Stan ten jest konsekwencją emisji światła w górę, w niebo. A więc na obiekt, którego potrzebę doświetlania trudno racjonalnie uzasadnić. Skalę problemu widać doskonale także z drugiej strony: patrząc na Ziemię z orbity. Obserwacje satelitarne wykazały zaskakująco szybkie tempo jaśnienia Ziemi nocą. Każdego roku nocne oblicze planety staje się o 1,2 proc. jaśniejsze. Obszarów, z których światło jest emitowane, przybywa w tempie 2,2 proc. na rok – można przeczytać w publikacji.

Co to jest park ciemnego nieba?

Jaśniejące niebo jako pierwsi zauważyli astronomowie już w latach 70. XX wieku. Obserwatoria astronomiczne, tradycyjnie budowane na obrzeżach miast, przestały spełniać swoją funkcję ze względu na coraz silniejszą łunę świetlną bijącą od miast. Już wówczas podnoszono konieczność uregulowania natężenia sztucznego oświetlenia. Jednak przez wiele lat głos astronomów był marginalizowany.

Temat nabrał rozgłosu wraz z utworzeniem pierwszych parków ciemnego nieba. Na całym świecie takich miejsc jest kilkadziesiąt. W Polsce mamy dwa: wspomniany już Park Gwiezdnego Nieba w gminie Lutowiska w Bieszczadach oraz powstały w 2009 roku Izerski Park Ciemnego Nieba leżący na pograniczu polsko-czeskim.

Jak powstał Izerski Park Ciemnego Nieba?

– W 2007 roku, z inicjatywy Grzegorza Żakowicza, rozpoczęliśmy organizowanie Szkolnych Warsztatów Astronomicznych w schronisku Orle w Górach Izerskich – wspomina historię utworzenia parku dr Tomasz Mrozek. To astronom z Zakładu Fizyki Słońca CBK PAN we Wrocławiu oraz jeden z grona naukowców zabiegających o utworzenie Izerskiego Parku Ciemnego Nieba.

– W trakcie każdych warsztatów dokonywaliśmy z uczniami pomiarów jasności nocnego nieba. Niebo izerskie okazało się bardzo ciemne. Kamieniem milowym naszych aktywności było poznanie Zbyszka Kamińskiego z Nadleśnictwa Świeradów. Za utworzeniem parku bardzo lobbował dr Sylwester Kołomański z Uniwersytetu Wrocławskiego. Wszyscy razem wypracowaliśmy pomysł na założenie parku ciemnego nieba – opowiada uczony.
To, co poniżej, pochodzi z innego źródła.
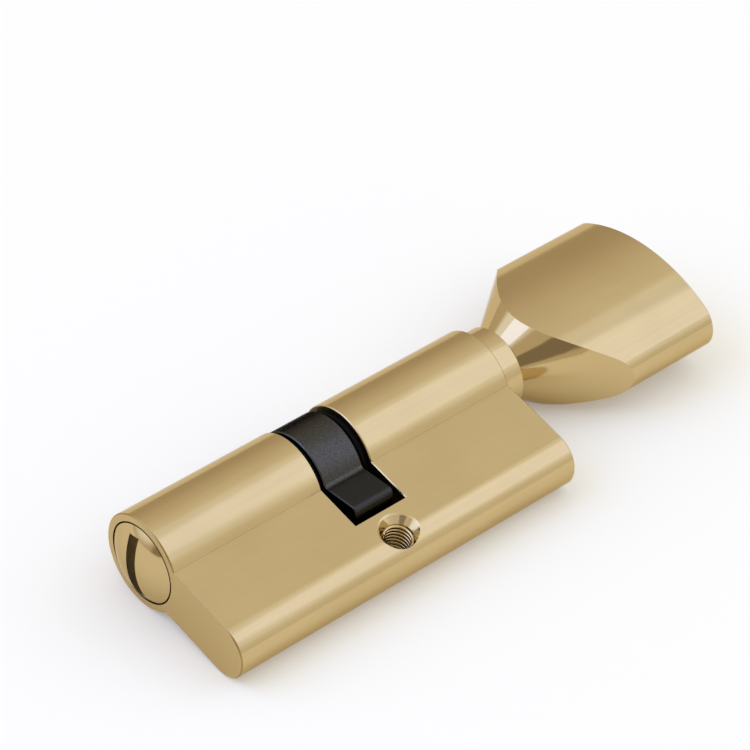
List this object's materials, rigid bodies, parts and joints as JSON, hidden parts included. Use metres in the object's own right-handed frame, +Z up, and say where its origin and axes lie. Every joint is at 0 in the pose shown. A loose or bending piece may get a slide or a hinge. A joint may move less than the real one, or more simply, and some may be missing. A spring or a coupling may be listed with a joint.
{
  "type": "bathroom door cylinder",
  "caption": "Brass euro-profile door cylinder lying on its side: coin-slot release plug, black cam with lever, and a flared thumbturn that turn together.",
  "frame": {"origin": "middle of the fixing screw hole, halfway through the stem", "axes": "+X along the barrel towards the thumbturn, +Z up from the table that the lock lies on, +Y from the stem's foot towards the barrel; the stem's flat sides lean 10.22 degrees about X from level"},
  "size_m": [0.1115, 0.0409, 0.017],
  "materials": {
    "satin_brass": "satin, finely brushed along the barrel",
    "polished_brass": "polished",
    "spindle_brass": "satin, turned",
    "knob_brass": "satin grip faces, polished neck",
    "black_cam": "black, slightly matte",
    "black_spring_steel": "black oxide",
    "steel": "plain"
  },
  "bodies": {
    "housing": {"housing": "satin_brass"},
    "turning_set": {"release_plug": "polished_brass", "release_circlip": "black_spring_steel", "cam": "black_cam", "drive_bar": "steel", "turn_spindle": "spindle_brass", "spindle_circlip": "black_spring_steel", "thumbturn": "knob_brass", "knob_grub_screw": "steel", "friction_ball": "steel", "friction_spring": "steel"}
  },
  "joints": [
    {"name": "knob_turn", "type": "hinge", "parent": "housing", "child": "turning_set", "pos_m": [0, 0.01968, 0.00355], "axis": [1, 0, 0], "continuous": true}
  ]
}
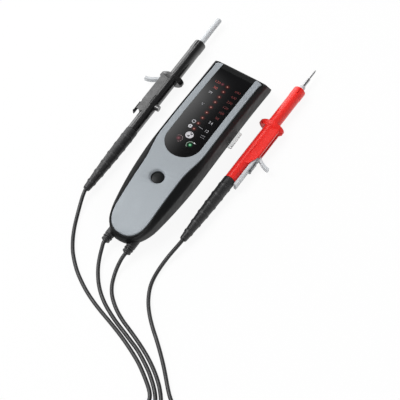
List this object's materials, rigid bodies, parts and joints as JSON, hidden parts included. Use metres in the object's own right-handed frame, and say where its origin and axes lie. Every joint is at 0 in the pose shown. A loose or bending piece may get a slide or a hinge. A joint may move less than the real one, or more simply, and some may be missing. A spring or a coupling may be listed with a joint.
{
  "type": "two-pole voltage tester",
  "caption": "Handheld two-pole voltage tester with a lamp display, a push button, and black and red probes on leads with sliding tip sleeves.",
  "frame": {"origin": "on the surface that the tester lies on, under the middle of its back", "axes": "+X across the tester to the right as seen from the front, +Y from the leads towards the display end, +Z out of the display face"},
  "size_m": [0.2942, 0.4813, 0.04],
  "materials": {
    "black_plastic": "satin",
    "grey_cover": "satin",
    "smoked_lens": "gloss",
    "red_lamp": "gloss",
    "green_lamp": "gloss",
    "board": "satin",
    "ceramic": "matte",
    "button_rubber": "matte",
    "cell_jacket": "gloss",
    "spring_steel": "satin",
    "clear_plastic": "gloss",
    "black_rubber": "matte",
    "probe_black": "gloss",
    "probe_red": "gloss",
    "sleeve_plastic": "gloss",
    "contact_metal": "polished",
    "crimp_brass": "satin"
  },
  "bodies": {
    "tester": {"rear_housing": "black_plastic", "front_cover": "grey_cover", "display_window": "smoked_lens", "lamp_mask": "black_plastic", "voltage_lamps": "red_lamp", "state_lamps": "green_lamp", "circuit_board": "board", "input_resistors": "ceramic", "buzzer": "black_plastic", "button_switch": "black_plastic", "batteries": "cell_jacket", "battery_contacts": "spring_steel", "battery_door": "black_plastic", "door_screw": "spring_steel", "housing_screws": "spring_steel", "probe_clip": "clear_plastic", "left_gland": "black_rubber", "right_gland": "black_rubber", "lead_ends": "black_rubber", "black_probe_body": "probe_black", "black_end_stop": "black_plastic", "black_contact": "contact_metal", "black_crimp": "crimp_brass", "black_grip": "black_rubber", "black_lead_end": "black_rubber", "red_probe_body": "probe_red", "red_end_stop": "black_plastic", "red_contact": "contact_metal", "red_crimp": "crimp_brass", "red_grip": "black_rubber", "red_lead_end": "black_rubber", "black_lead_out": "black_rubber", "black_lead_coil": "black_rubber", "black_lead_in": "black_rubber", "red_lead_out": "black_rubber", "red_lead_coil": "black_rubber", "red_lead_in": "black_rubber"},
    "button": {"push_button": "button_rubber"},
    "black_slider": {"black_sleeve": "sleeve_plastic"},
    "red_slider": {"red_sleeve": "sleeve_plastic"}
  },
  "joints": [
    {"name": "button_press", "type": "slide", "parent": "tester", "child": "button", "axis": [0, 0.1003, -0.995], "range_m": [0, 0.001], "stiffness_N_per_m": 2000},
    {"name": "black_sleeve_slide", "type": "slide", "parent": "tester", "child": "black_slider", "axis": [-0.014, 0.9999, 0], "range_m": [-0.034, 0]},
    {"name": "red_sleeve_slide", "type": "slide", "parent": "tester", "child": "red_slider", "axis": [0.0297, 0.9996, 0], "range_m": [0, 0.034]}
  ]
}
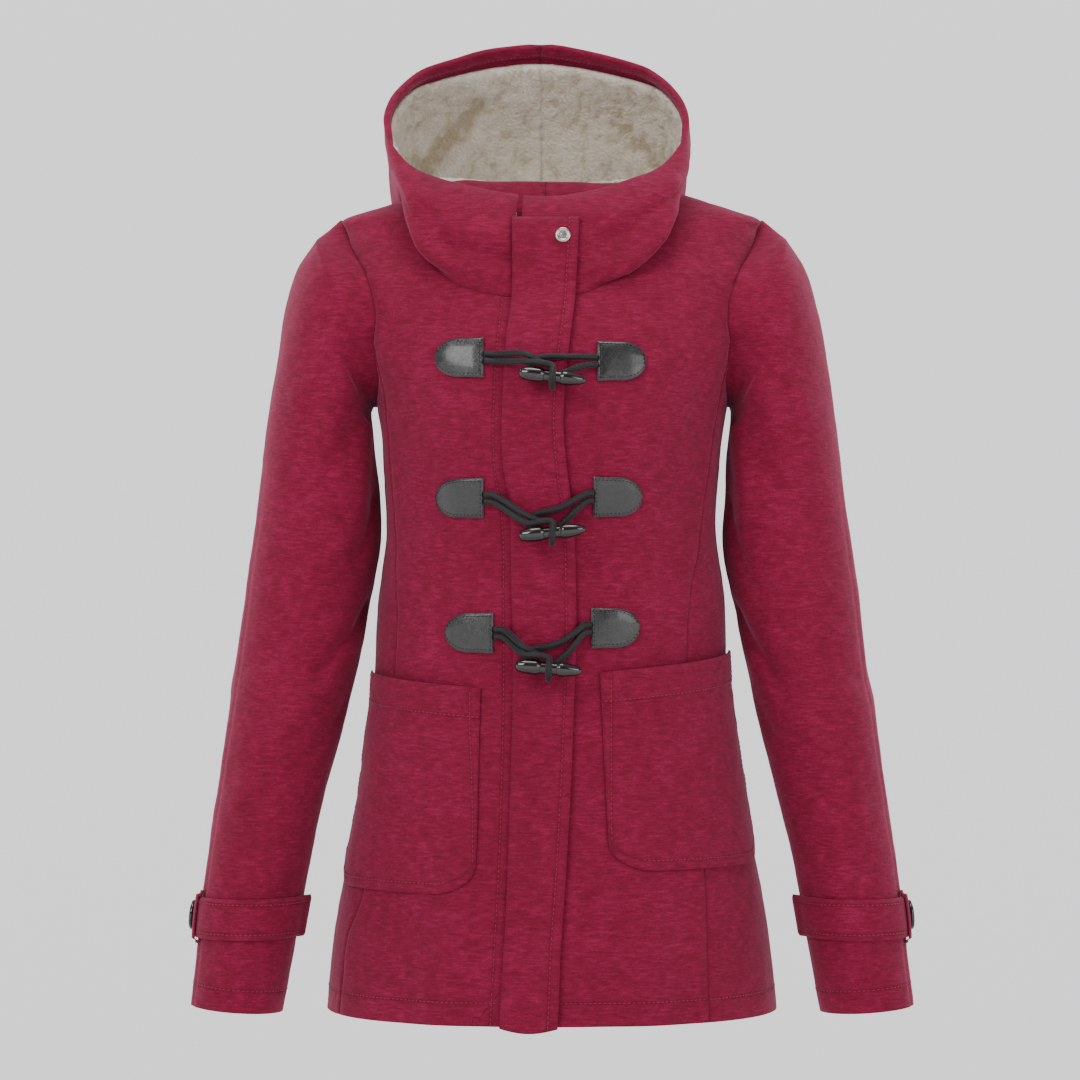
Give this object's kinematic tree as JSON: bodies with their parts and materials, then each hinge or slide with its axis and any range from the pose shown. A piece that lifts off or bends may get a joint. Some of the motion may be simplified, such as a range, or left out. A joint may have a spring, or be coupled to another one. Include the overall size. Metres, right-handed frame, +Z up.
{
  "type": "duffle coat",
  "caption": "Hooded duffle coat in worn form, hollow, with a covered placket, toggle closures, patch pockets and strapped cuffs.",
  "frame": {"origin": "middle of the coat between its shoulder points, at the height where the wearer's shoulders hold it", "axes": "+Z up; the front faces -Y; +X is the wearer's left"},
  "size_m": [0.6096, 0.3528, 0.8339],
  "materials": {
    "coating": "soft brushed wool coating, berry red, slightly mottled",
    "fleece": "curly cream pile fleece",
    "leather": "smooth black leather, semi-gloss",
    "horn": "polished black imitation horn",
    "cord": "round black braided cord",
    "metal": "pale metal snap cap, satin"
  },
  "bodies": {
    "root": {"front_right": "coating", "side_front_right": "coating", "sleeve_right": "coating", "hood_right": "coating", "pocket_right": "coating", "cuff_strap_right": "coating", "strap_loop_right": "coating", "hood_lining_right": "fleece", "cuff_button_right": "horn", "front_left": "coating", "side_front_left": "coating", "sleeve_left": "coating", "hood_left": "coating", "pocket_left": "coating", "cuff_strap_left": "coating", "strap_loop_left": "coating", "hood_lining_left": "fleece", "cuff_button_left": "horn", "back_panel": "coating", "placket": "coating", "snap_cap": "metal", "tab_right_top": "leather", "tab_left_top": "leather", "toggle_cord_top": "cord", "loop_cord_top": "cord", "toggle_top": "horn", "tab_right_middle": "leather", "tab_left_middle": "leather", "toggle_cord_middle": "cord", "loop_cord_middle": "cord", "toggle_middle": "horn", "tab_right_low": "leather", "tab_left_low": "leather", "toggle_cord_low": "cord", "loop_cord_low": "cord", "toggle_low": "horn"}
  },
  "joints": []
}
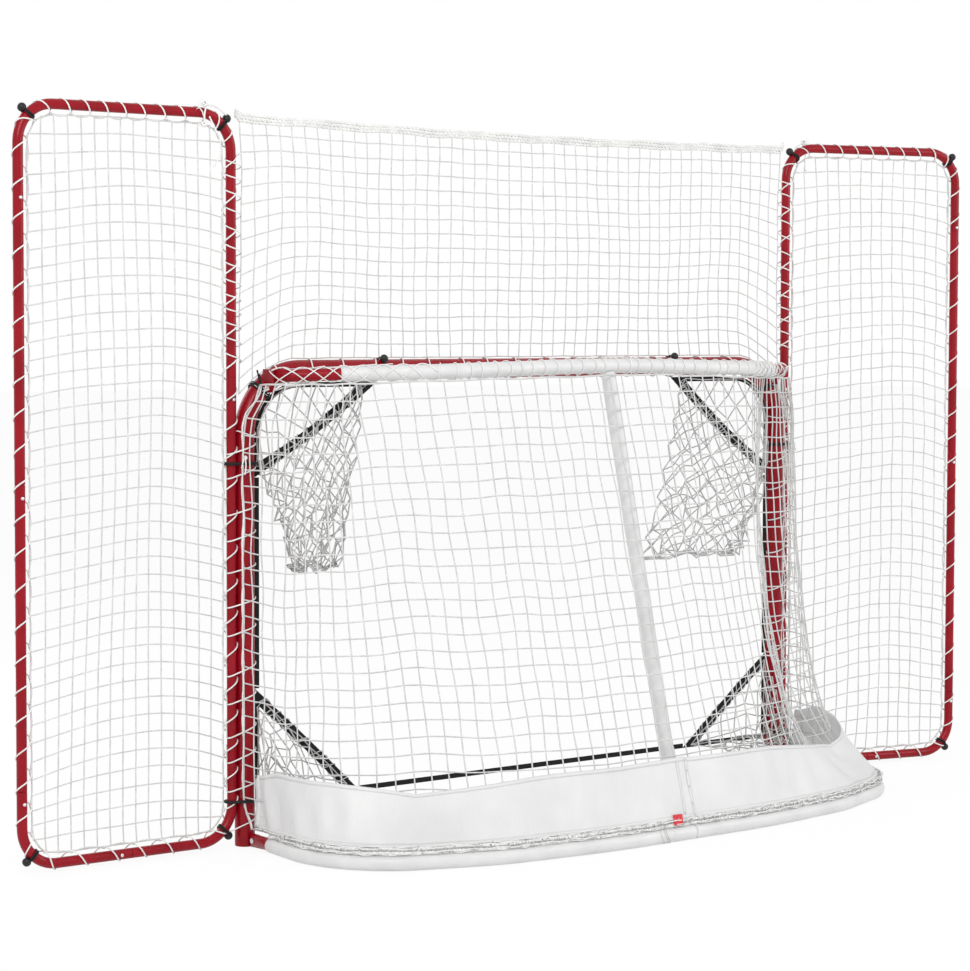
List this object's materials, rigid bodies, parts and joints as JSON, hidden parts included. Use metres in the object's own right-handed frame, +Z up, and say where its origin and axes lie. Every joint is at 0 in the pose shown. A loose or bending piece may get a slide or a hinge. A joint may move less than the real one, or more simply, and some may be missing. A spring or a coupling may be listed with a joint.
{
  "type": "ice hockey goal with backstop",
  "caption": "Ice hockey practice goal of red tube with white nets, a padded base rail, black corner targets with net pockets, and a tall backstop whose two netted wings swing on the posts.",
  "frame": {"origin": "middle of the bounding box at floor level, under the middle of the goal and a little behind its mouth", "axes": "+X along the mouth, towards the wing on the picture's left; +Y from the mouth towards the rear of the goal; +Z up"},
  "size_m": [3.1466, 0.6972, 1.8338],
  "materials": {
    "red_paint": "glossy powder coat on steel tube",
    "white_sleeve": "white padded vinyl sleeve",
    "white_vinyl": "white coated fabric sheet",
    "white_twine": "white knotted polyester twine",
    "grey_twine": "grey knotted twine",
    "black_webbing": "woven black webbing",
    "black_elastic": "black elastic cord with a moulded ball",
    "zinc": "zinc-plated steel"
  },
  "bodies": {
    "goal": {"post_left": "red_paint", "corner_left": "red_paint", "post_right": "red_paint", "corner_right": "red_paint", "crossbar": "red_paint", "base_arm_left": "red_paint", "base_arm_right": "red_paint", "base_sleeve_left": "white_sleeve", "base_sleeve_right": "white_sleeve", "base_bolt_left": "zinc", "base_bolt_right": "zinc", "shelf_rail": "red_paint", "shelf_sleeve": "white_sleeve", "centre_bar": "red_paint", "centre_sleeve": "white_sleeve", "ball_tie_crossbar_left": "black_elastic", "ball_tie_crossbar_right": "black_elastic", "post_tie_left_upper": "black_elastic", "post_tie_left_lower": "black_elastic", "post_tie_right_upper": "black_elastic", "post_tie_right_lower": "black_elastic", "backstop_net": "white_twine", "backstop_band": "white_twine", "side_net_left": "white_twine", "side_net_right": "white_twine", "back_net": "white_twine", "top_net": "white_twine", "skirt_left": "white_vinyl", "skirt_right": "white_vinyl", "target_upper_left": "black_webbing", "pocket_upper_left": "grey_twine", "target_upper_right": "black_webbing", "pocket_upper_right": "grey_twine", "target_lower_left": "black_webbing", "pocket_lower_left": "grey_twine", "target_lower_right": "black_webbing", "pocket_lower_right": "grey_twine", "side_strap_left": "black_webbing", "side_strap_right": "black_webbing", "bottom_strap": "black_webbing"},
    "wing_left": {"wing_left_foot_outer": "red_paint", "wing_left_upright_lower": "red_paint", "wing_left_upright_upper": "red_paint", "wing_left_top_bow": "red_paint", "wing_left_foot_inner": "red_paint", "wing_left_net": "white_twine", "ball_tie_left_foot_outer": "black_elastic", "ball_tie_left_top_outer": "black_elastic", "ball_tie_left_top_inner": "black_elastic", "ball_tie_left_foot_inner": "black_elastic"},
    "wing_right": {"wing_right_foot_outer": "red_paint", "wing_right_upright_lower": "red_paint", "wing_right_upright_upper": "red_paint", "wing_right_top_bow": "red_paint", "wing_right_foot_inner": "red_paint", "wing_right_net": "white_twine", "ball_tie_right_foot_outer": "black_elastic", "ball_tie_right_top_outer": "black_elastic", "ball_tie_right_top_inner": "black_elastic", "ball_tie_right_foot_inner": "black_elastic"}
  },
  "joints": [
    {"name": "wing_left_swing", "type": "hinge", "parent": "goal", "child": "wing_left", "pos_m": [0.96965, -0.31279, 0.9], "axis": [0, 0, 1], "range_deg": [-28.6, 61.4]},
    {"name": "wing_right_swing", "type": "hinge", "parent": "goal", "child": "wing_right", "pos_m": [-0.98735, -0.31279, 0.9], "axis": [0, 0, -1], "range_deg": [-44.4, 45.6]}
  ]
}
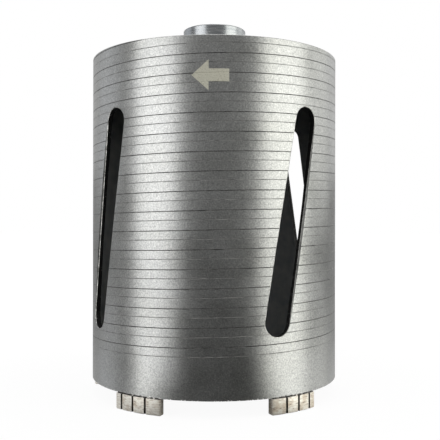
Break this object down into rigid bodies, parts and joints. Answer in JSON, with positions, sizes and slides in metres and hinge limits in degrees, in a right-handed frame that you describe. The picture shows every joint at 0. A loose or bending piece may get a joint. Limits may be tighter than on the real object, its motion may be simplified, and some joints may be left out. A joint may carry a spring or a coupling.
{
  "type": "diamond core bit",
  "caption": "Dry diamond core bit: a slotted steel tube with sintered cutting segments on its rim and a threaded hub on its closed end.",
  "frame": {"origin": "on the drill axis, in the plane of the segments' cutting faces, on which the bit stands", "axes": "+Z along the drill axis towards the threaded hub; the four dust slots face +X, +Y, -X and -Y"},
  "size_m": [0.1161, 0.1163, 0.1714],
  "materials": {
    "barrel_paint": "silver-grey metallic paint with a fine grain, semi-matt",
    "turned_steel": "bare steel, fine turned lines",
    "sintered_segment": "sintered bond of metal and diamond, matt and grainy, ground open at the faces",
    "weld_seam": "bare weld metal with chipped paint at its edges"
  },
  "bodies": {
    "root": {"barrel": "barrel_paint", "end_plate": "barrel_paint", "plate_weld": "barrel_paint", "hub": "turned_steel", "hub_weld": "barrel_paint", "segment_1": "sintered_segment", "segment_2": "sintered_segment", "segment_3": "sintered_segment", "segment_4": "sintered_segment", "segment_5": "sintered_segment", "segment_weld_1": "weld_seam", "segment_weld_2": "weld_seam", "segment_weld_3": "weld_seam", "segment_weld_4": "weld_seam", "segment_weld_5": "weld_seam"}
  },
  "joints": []
}
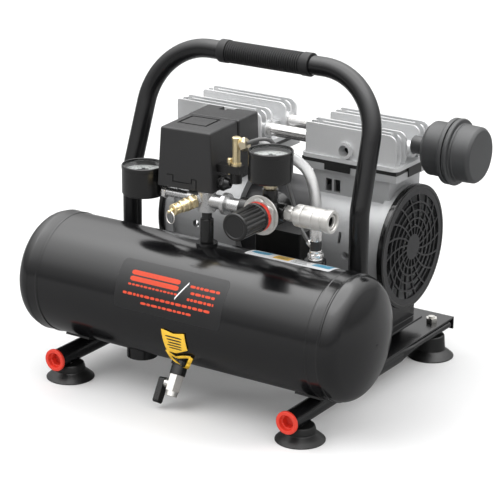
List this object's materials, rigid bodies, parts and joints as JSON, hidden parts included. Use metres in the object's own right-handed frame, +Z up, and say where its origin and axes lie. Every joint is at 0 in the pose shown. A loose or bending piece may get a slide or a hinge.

– Polegał on na tym aby wszystkie instytucje zarządzające obszarami w granicach parku, razem z instytutami naukowymi, podpisały memorandum o powołaniu paru ciemnego nieba. Bez problemów namówiliśmy do działania naszych kolegów z Republiki Czeskiej. Postanowiliśmy, że Izerski Park Ciemnego Nieba powstanie w roku 2009, który był ogłoszony Międzynarodowym Rokiem Astronomii. Tak też się stało. 4 listopada 2009 roku powołano do życia IPCN. Był to wtedy pierwszy w Europie park ciemnego nieba i zarazem pierwszy na świecie park transgraniczny – wspomina dr Tomasz Mrozek.